start Source excerpt
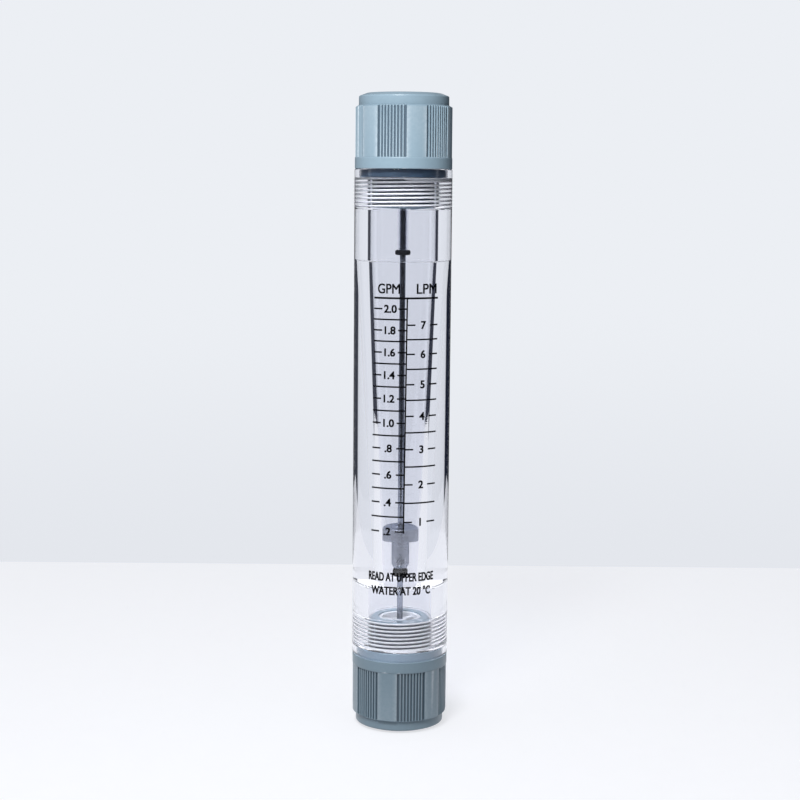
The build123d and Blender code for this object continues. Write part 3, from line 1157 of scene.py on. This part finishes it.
# %% [markdown]
# The fittings are moulded ABS in a blue grey, with a satin skin. Under the skin the pigment clouds a
# little, and the mould's spark-eroded grain gives a soft sheen. The rib tips and pad corners are lighter,
# both as rubbed plastic and as a painted highlight, and the hollows get painted shade. Inside the tube the
# plastic lies in shadow, and painted shade gives the spigot and the upper collar darker colours there.
# The white spiders are the same kind of plastic, cleaner and glossier.

# %% Moulded plastics
# Painted shade: the spigot inside the screwed length and the collar under the upper ring lie in shadow, so
# they get these darker colours.
SPIGOT_PAINTED_SHADE = linear(24, 34, 48)
COLLAR_PAINTED_SHADE = linear(62, 82, 100)


def moulded_plastic(name, colour, cloud, worn_and_highlit, hollow_shade_colour, clean, dull, wear_and_highlight, hollow_shade):
    """Moulded plastic with grain, clouded pigment, handling marks, rubbed edges that are also a painted
    highlight, and painted shade in hollows and inside the tube.
    """
    material, tree, shader = new_material(name)
    skin = use_group(tree, grain, {"Grains per metre": 5200.0, "Detail": 3.0})
    corners = use_group(tree, edge_wear_and_light, {"Amount": wear_and_highlight, "Hollow shade": hollow_shade, "Chips per metre": 900.0})
    places = use_group(tree, shaded_places)
    for mask, other in (
        (skin["Tone"], cloud),
        # painted shade inside the tube
        (places["Shaded spigot"], SPIGOT_PAINTED_SHADE),
        (places["Shaded collar"], COLLAR_PAINTED_SHADE),
        # painted shade in the hollows
        (corners["Shaded hollows"], hollow_shade_colour),
        # wear and painted highlight on the rubbed edges
        (corners["Rubbed and highlit"], worn_and_highlit),
    ):
        colour = two_tones(tree, mask, colour, other)
    set_inputs(tree, shader, {
        "Base Color": colour,
        "IOR": 1.52,
        "Roughness": handled(tree, patches_per_metre=80.0, clean=clean, dull=dull),
        "Normal": bumped(tree, skin["Height"], strength=0.25, depth=0.03 * MM),
    })
    return material


# The near-white edge colour is a painted highlight as well as wear, and the dark hollow colour is painted
# shade.
grey_abs = moulded_plastic(
    "grey_abs", colour=linear(132, 154, 168), cloud=linear(139, 161, 175), worn_and_highlit=linear(225, 234, 240),
    hollow_shade_colour=linear(52, 68, 84), clean=0.3, dull=0.4, wear_and_highlight=1.0, hollow_shade=0.75)
white_plastic = moulded_plastic(
    "white_holder", colour=linear(226, 229, 232), cloud=linear(236, 238, 240), worn_and_highlit=linear(246, 247, 248),
    hollow_shade_colour=linear(180, 184, 190), clean=0.25, dull=0.33, wear_and_highlight=0.2, hollow_shade=0.4)
dress(grey_abs, "lower_screwed_fitting", "upper_screwed_fitting")
dress(white_plastic, "lower_rod_holder", "upper_rod_holder")

# %% [markdown]
# Both metals are steel, but one is drawn through a die, so its lines run along it, and the other is
# turned, so its lines run round. The same group serves both: one input turns the lines. Rubber and ink
# are nearly black. Rubber is dull and grainy, and ink keeps a slight gloss with thin spots from the screen.

# %% Metals, rubber and ink
METAL_EDGE_TINT = (0.35, 0.38, 0.45, 1.0)


def tooled_metal(name, dark, light, clean, dull, lines_per_metre, along):
    """Bare metal with tool lines round it or along it."""
    material, tree, shader = new_material(name)
    lines = use_group(tree, tool_lines, {"Lines per metre": lines_per_metre, "Along axis": along})
    set_inputs(tree, shader, {
        "Base Color": two_tones(tree, lines["Tone"], dark, light),
        "Metallic": 1.0,
        "Specular Tint": METAL_EDGE_TINT,
        "Roughness": handled(tree, patches_per_metre=150.0, clean=clean, dull=dull),
        "Normal": bumped(tree, lines["Height"], strength=0.3),
    })
    return material


def dull_black(name, dark, light, clean, dull, grains_per_metre, strength):
    """Rubber or ink: near black with fine grain."""
    material, tree, shader = new_material(name)
    skin = use_group(tree, grain, {"Grains per metre": grains_per_metre, "Detail": 2.0})
    set_inputs(tree, shader, {
        "Base Color": two_tones(tree, skin["Tone"], dark, light),
        "Specular IOR Level": 0.08,
        "Roughness": handled(tree, patches_per_metre=200.0, clean=clean, dull=dull),
        "Normal": bumped(tree, skin["Height"], strength),
    })
    return material


rod_steel = tooled_metal(
    "rod_steel", dark=linear(146, 152, 165), light=linear(172, 178, 191), clean=0.14, dull=0.2,
    lines_per_metre=30000.0, along=1.0)
float_metal = tooled_metal(
    "float_metal", dark=linear(156, 160, 170), light=linear(176, 180, 188), clean=0.26, dull=0.34,
    lines_per_metre=7000.0, along=0.0)
rubber = dull_black(
    "black_rubber", dark=linear(8, 9, 13), light=linear(18, 20, 26), clean=0.65, dull=0.8,
    grains_per_metre=6000.0, strength=0.3)
ink = dull_black(
    "scale_ink", dark=linear(3, 3, 5), light=linear(12, 13, 17), clean=0.5, dull=0.6,
    grains_per_metre=9000.0, strength=0.15)
dress(rod_steel, "steel_rod")
dress(float_metal, "turned_float")
dress(rubber, "lower_rubber_seal", "upper_rubber_seal", "lower_rubber_stop", "upper_rubber_stop")
dress(ink, "printed_scale")

# %% [markdown]
# ## Table, world and lamps
#
# The meter stands on a pale table in front of a pale wall. The table's own colour is kept low, so that it
# throws little light on the object, and a glow that only the camera, metal and glass see makes it pale.
# The object's shadow still falls on it.

# %% Table
TABLE_HALF_WIDTH = 508.0
TABLE_FRONT = -330.0
TABLE_BACK = 284.0
TABLE_DROP = 0.05
TABLE_LIFT = 0.71
TABLE_DARK = linear(158, 159, 162)
TABLE_PALE = linear(164, 165, 168)
TABLE_GLOW = linear(250, 251, 255)

table_mesh = bpy.data.meshes.new("table")
table_corners = [(-TABLE_HALF_WIDTH, TABLE_FRONT), (TABLE_HALF_WIDTH, TABLE_FRONT),
                 (TABLE_HALF_WIDTH, TABLE_BACK), (-TABLE_HALF_WIDTH, TABLE_BACK)]
table_mesh.from_pydata([(x * MM, y * MM, -TABLE_DROP * MM) for x, y in table_corners], [], [(0, 1, 2, 3)])
table = placed("table", table_mesh)

table_paint, tree, shader = new_material("table_paint")
tone = use_group(tree, grain, {"Grains per metre": 900.0, "Detail": 3.0})["Tone"]
path = add_node(tree, "ShaderNodeLightPath")
looked_at = calculate(tree, "LESS_THAN", path.outputs["Diffuse Depth"], 0.5)
set_inputs(tree, shader, {
    "Base Color": two_tones(tree, tone, TABLE_DARK, TABLE_PALE),
    "Roughness": 0.8,
    "Specular IOR Level": 0.1,
    "Emission Color": TABLE_GLOW,
    "Emission Strength": product(tree, looked_at, TABLE_LIFT),
})
dress(table_paint, "table")

# %% [markdown]
# Clear plastic has no look of its own: it shows what stands round it. Photographers place dark cards at
# both sides, out of view, so that the edges of a clear tube are drawn as dark lines, and here the world
# does that. The node Light Path tells it which ray asks. Straight views show the pale wall, also across
# the open bore. Light that is mirrored by the bore's wall, or bent past it inside the solid wall, meets a
# dark card on each side, and mirrored light finds a dark room in front. What falls on painted surfaces is
# a third, quiet light, brighter from the upper left, so that the fittings keep their colour as written.

# %% World
WALL_FOOT = linear(228, 231, 237)
WALL_TOP = linear(236, 239, 244)
WALL_CHANGE = (-0.22, -0.06)
SIDE_GLOW = (1.05, 1.06, 1.1, 1.0)
CEILING_GLOW = (1.25, 1.26, 1.3, 1.0)
CEILING_CHANGE = (0.06, 0.2)
CARD_COLOUR = linear(14, 22, 44)
CARD_START = (52.0, 56.0)
CARD_END = (86.0, 82.0)
CARD_HEIGHT = (0.34, 0.24)
SIDE_CHANGE = (84.0, 88.0)
FRONT_COLOUR = linear(18, 20, 27)
FRONT_TO_BACK = (-0.1, 0.05)
FRONT_HEIGHT = (0.5, 0.25)
ROOM_COLOUR = (0.9, 0.94, 1.0, 1.0)
ROOM_DIM = 0.03
ROOM_BRIGHT = 0.4
ROOM_CHANGE = (-0.7, 0.9)
BRIGHT_SIDE = (-0.66, -0.3, 0.69)
FIRST_BOUNCE = 0.5
TWO_FACES = 2.5

world = bpy.data.worlds.new("studio")
scene.world = world
world.use_nodes = True
sky = world.node_tree
sky.nodes.clear()


def fade(value, limits):
    """A smooth change in the world's nodes, from 0 at the first limit to 1 at the second."""
    return ramp(sky, value, *limits, "SMOOTHSTEP")


outward = add_node(sky, "ShaderNodeTexCoord").outputs["Generated"]
across, depth, rise = add_node(sky, "ShaderNodeSeparateXYZ", {0: outward}).outputs
sides = [calculate(sky, "ABSOLUTE", value) for value in (across, depth)]
azimuth = calculate(sky, "DEGREES", calculate(sky, "ARCTAN2", *sides))
tilt = calculate(sky, "ABSOLUTE", rise)
path = add_node(sky, "ShaderNodeLightPath").outputs
mirrored = calculate(sky, "GREATER_THAN", path["Glossy Depth"], FIRST_BOUNCE)
past_the_bore = calculate(sky, "LESS_THAN", path["Transmission Depth"], TWO_FACES)
behind = fade(depth, FRONT_TO_BACK)
before = calculate(sky, "SUBTRACT", 1.0, behind)

wall = two_tones(sky, fade(rise, WALL_CHANGE), WALL_FOOT, WALL_TOP)
studio = two_tones(sky, fade(azimuth, SIDE_CHANGE), wall, SIDE_GLOW)
studio = two_tones(sky, fade(rise, CEILING_CHANGE), studio, CEILING_GLOW)
card = product(sky, fade(azimuth, CARD_START), fade(azimuth, CARD_END), fade(tilt, CARD_HEIGHT), behind,
               calculate(sky, "MAXIMUM", mirrored, past_the_bore))
studio = two_tones(sky, card, studio, CARD_COLOUR)
front = product(sky, before, fade(rise, FRONT_HEIGHT), mirrored)
studio = two_tones(sky, front, studio, FRONT_COLOUR)

straight = calculate(sky, "LESS_THAN", path["Diffuse Depth"], FIRST_BOUNCE)
through = product(sky, path["Is Transmission Ray"], straight)
seen = calculate(sky, "MAXIMUM", path["Is Camera Ray"], through)
colour = two_tones(sky, seen, ROOM_COLOUR, two_tones(sky, through, wall, studio))
towards = add_node(sky, "ShaderNodeVectorMath", {0: outward, 1: BRIGHT_SIDE}, operation="DOT_PRODUCT")
room = blend(sky, fade(towards.outputs["Value"], ROOM_CHANGE), ROOM_DIM, ROOM_BRIGHT)
strength = blend(sky, seen, room, 1.0)
background = add_node(sky, "ShaderNodeBackground", {"Color": colour, "Strength": strength})
add_node(sky, "ShaderNodeOutputWorld", {0: background.outputs[0]})
print("the world has", len(sky.nodes), "nodes")

# %% [markdown]
# A soft box high on the left, in front of the camera, is the main lamp. A spot with a soft beam adds light
# to the upper end alone, as the upper fitting is brighter than the lower one. It comes in nearly level, so
# that it also reaches the first turns of the thread under the ring, and it leaves no highlight of its own.

# %% Lamps
KEY_PLACE = (-0.12, -0.44, 0.62)
KEY_TARGET = (0, 0, 0.2)
KEY_SIZE = 0.18
KEY_POWER = 3.2
SPOT_PLACE = (-0.1, -0.42, 0.27)
SPOT_TARGET = (0, 0, 0.214)
SPOT_BEAM = 34.0
SPOT_RADIUS = 0.05
SPOT_POWER = 4.2


def aimed_lamp(name, kind, place, target, power, **settings):
    """A lamp that looks at a point. Lengths are in metres and power in watts."""
    data = bpy.data.lights.new(name, kind)
    data.energy = power
    for setting, value in settings.items():
        setattr(data, setting, value)
    lamp = placed(name, data)
    aim = (Vector(target) - Vector(place)).to_track_quat("-Z", "Y")
    lamp.matrix_world = Matrix.Translation(place) @ aim.to_matrix().to_4x4()
    print(name, "gives", power, "watts")
    return lamp


aimed_lamp("key_softbox", "AREA", KEY_PLACE, KEY_TARGET, KEY_POWER, shape="SQUARE", size=KEY_SIZE)
spot = aimed_lamp("upper_end_spot", "SPOT", SPOT_PLACE, SPOT_TARGET, SPOT_POWER,
                  spot_size=radians(SPOT_BEAM), spot_blend=1.0, shadow_soft_size=SPOT_RADIUS)
spot.visible_glossy = False
spot.visible_transmission = False

# %% [markdown]
# ## Render settings
#
# Light crosses many clear faces here: two walls of the tube, the thread's flanks and the sleeve. With
# Blender's usual twelve bounces those paths end early and turn black, so the limits go up.

# %% Render settings
scene.view_settings.view_transform = "Standard"
scene.cycles.max_bounces = 40
scene.cycles.transmission_bounces = 40
scene.cycles.glossy_bounces = 24
scene.cycles.transparent_max_bounces = 40
print("bounces", scene.cycles.max_bounces)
end Source excerpt
Write out exactly, please, the lines beginning at the start of the material and ending with the line that holds "COLLAR_PAINTED_SHADE = linear(62, 82, 100)", both included.

Response to the task
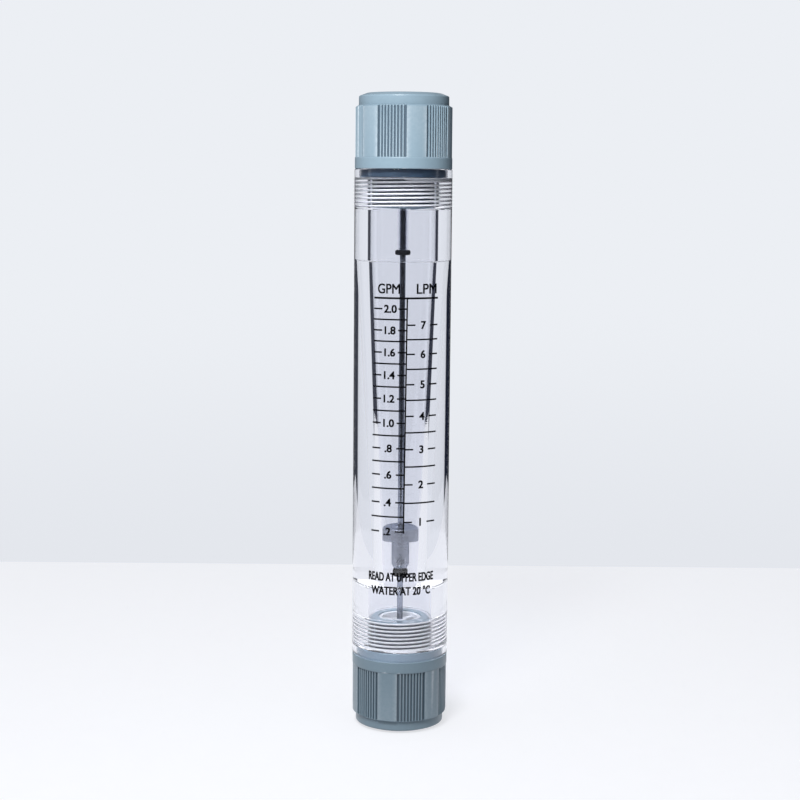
The build123d and Blender code for this object continues. Write part 3, from line 1157 of scene.py on. This part finishes it.
# %% [markdown]
# The fittings are moulded ABS in a blue grey, with a satin skin. Under the skin the pigment clouds a
# little, and the mould's spark-eroded grain gives a soft sheen. The rib tips and pad corners are lighter,
# both as rubbed plastic and as a painted highlight, and the hollows get painted shade. Inside the tube the
# plastic lies in shadow, and painted shade gives the spigot and the upper collar darker colours there.
# The white spiders are the same kind of plastic, cleaner and glossier.

# %% Moulded plastics
# Painted shade: the spigot inside the screwed length and the collar under the upper ring lie in shadow, so
# they get these darker colours.
SPIGOT_PAINTED_SHADE = linear(24, 34, 48)
COLLAR_PAINTED_SHADE = linear(62, 82, 100)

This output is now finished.